Cette image du mage n’est d’ailleurs pas innocente. Elle rappelle la figure d’un prêtre chaste, et plus généralement d’un homme qui aurait canalisé son énergie sexuelle – souvent vue comme destructrice – pour la transcender en quelque chose d’autre. « Dans la tradition religieuse, c’est la chasteté volontaire ; dans les discours contemporains, c’est le self-made-man musclé et millionnaire », indique Arthur. « C’est sur ce ressort que s’appuient les influenceurs diffusant la mentalité incel, comme Andrew Tate. Pour eux, la seule manière de ne pas être un puceau honteux est d’avoir investi toute cette énergie, non plus dans la séduction, mais dans l’amélioration du corps, de l’être et de la réussite entrepreneuriale. Certains de ces influenceurs sont même dégoûtés des femmes, ce qui est paradoxal, parce qu’ils sont aussi très homophobes. En fin de compte, la manière dont on traite les puceaux en ligne démontre une chose : ce qu’on attend d’un homme aujourd’hui, dans ces discours-là, ce n’est même plus d’être sexuellement actif. C’est d’être productif. De faire quelque chose de son corps, de son énergie, de son temps. Travailler, s’entraîner, construire un business. Pas forcément aimer, ni désirer. »

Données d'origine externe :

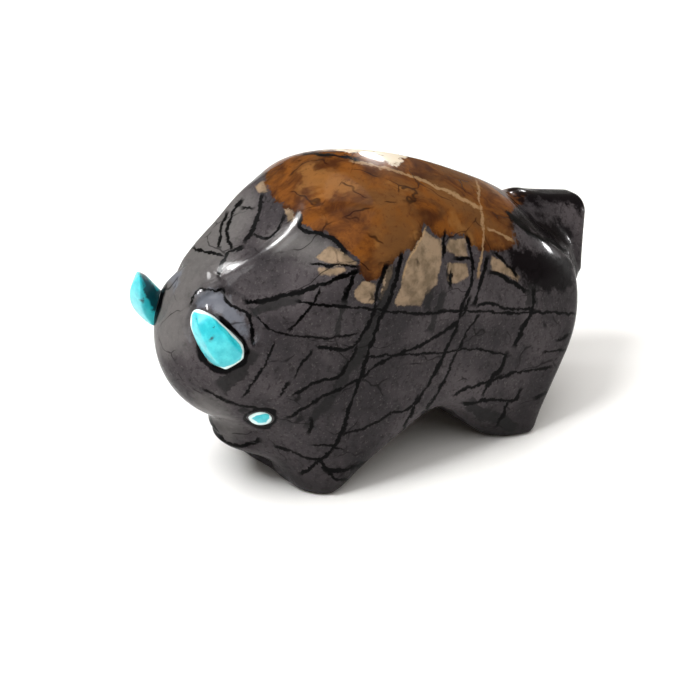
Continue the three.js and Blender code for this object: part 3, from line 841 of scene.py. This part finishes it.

Cette figure du puceau ultime et l’exploitation de l’angoisse du pucelage, le créateur de contenu et streameur Slave s’en est justement emparé. Dans une vidéo surréaliste sortie en février dernier, il se présente comme un ermite n’ayant jamais approché une fille de sa vie et se met en scène en train de contacter des coachs en séduction afin d’obtenir des conseils pour ne plus être puceau. Dans un savant mélange d’autodérision et de confrontation par webcam interposée, il arrive à montrer comment cette angoisse s’est transformée sur le Web en une véritable culture toxique qui empoisonne toujours plus les jeunes hommes.